Imagine 10% of your daily paycheck taken away for one meal. This worker needs to buy two more meals that day, pay their rent, their utilities, insurance, etc. The fact that a bottle of lotion can be discarded while a minimum wage worker struggles to get by is a cornerstone of capitalism.
In order to purchase the $5 rotisserie chicken at Costco, the worker has to be able to get to the store. In the United States, this is most likely going to be achieved by driving a car.
Therefore, the worker has to pay for gasoline. Gasoline, then, has to be cheap enough to fit within their budget. Uncapher prices it at $4 per gallon at the time of this essay. He argues that similar to the rotisserie chicken and the bottle of water, it’s impossible that gasoline can cost so little.
He references external costs as being the reason for the low prices of these goods. In simple terms, gasoline cannot be produced for $4 dollars a gallon. Much of the actual cost of these good, including human and environmental side effects, are off-loaded onto other parts of the global system, if addressed at all.
The burdens of the current system are off-loaded somewhere. The emissions produced by our vehicles go somewhere. The plastics produced from our packaging goes somewhere. We may never be part of that somewhere. It may be future generations. It may be other countries. We may never be judged by our current actions. Does that make them ethical?
Uncapher’s essay is extremely well written and though-provoking. I’ll leave one of the most impactful sections for you to contemplate for yourself.

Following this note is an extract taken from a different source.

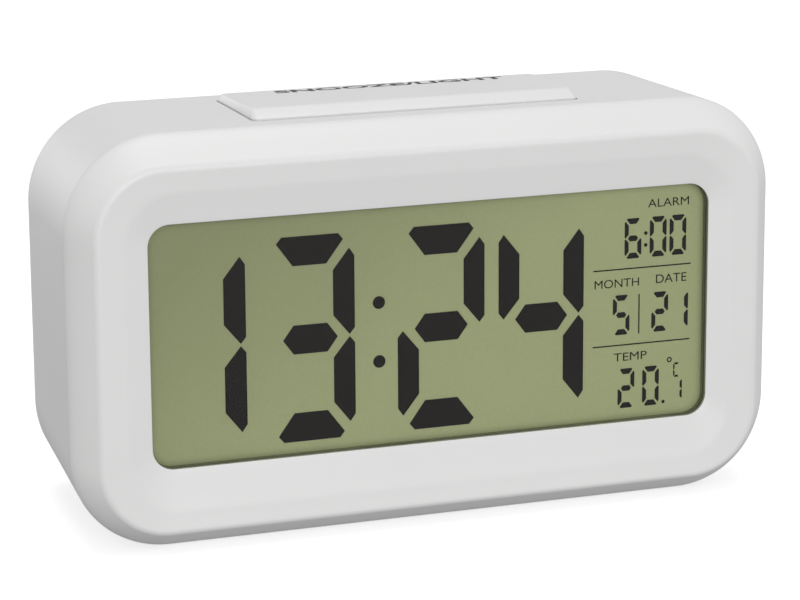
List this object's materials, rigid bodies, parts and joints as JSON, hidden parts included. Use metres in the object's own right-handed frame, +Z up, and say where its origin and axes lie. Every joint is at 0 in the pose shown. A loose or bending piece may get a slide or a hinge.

A black man named Gregory Vaughn Hill Jr. was listening to music in his garage in Fort Pierce, Florida, when a white sheriff’s deputy named Christopher Newman arrived to ask him to turn it down and ended up shooting him three times, killing him. Mr. Hill left behind a fiancée and three children, who filed a wrongful-death lawsuit. The jury in the case denied that Newman had used excessive force but acknowledged negligence on the part of the sheriff’s office. They awarded the family $4: $1 for the funeral and $1 for each child.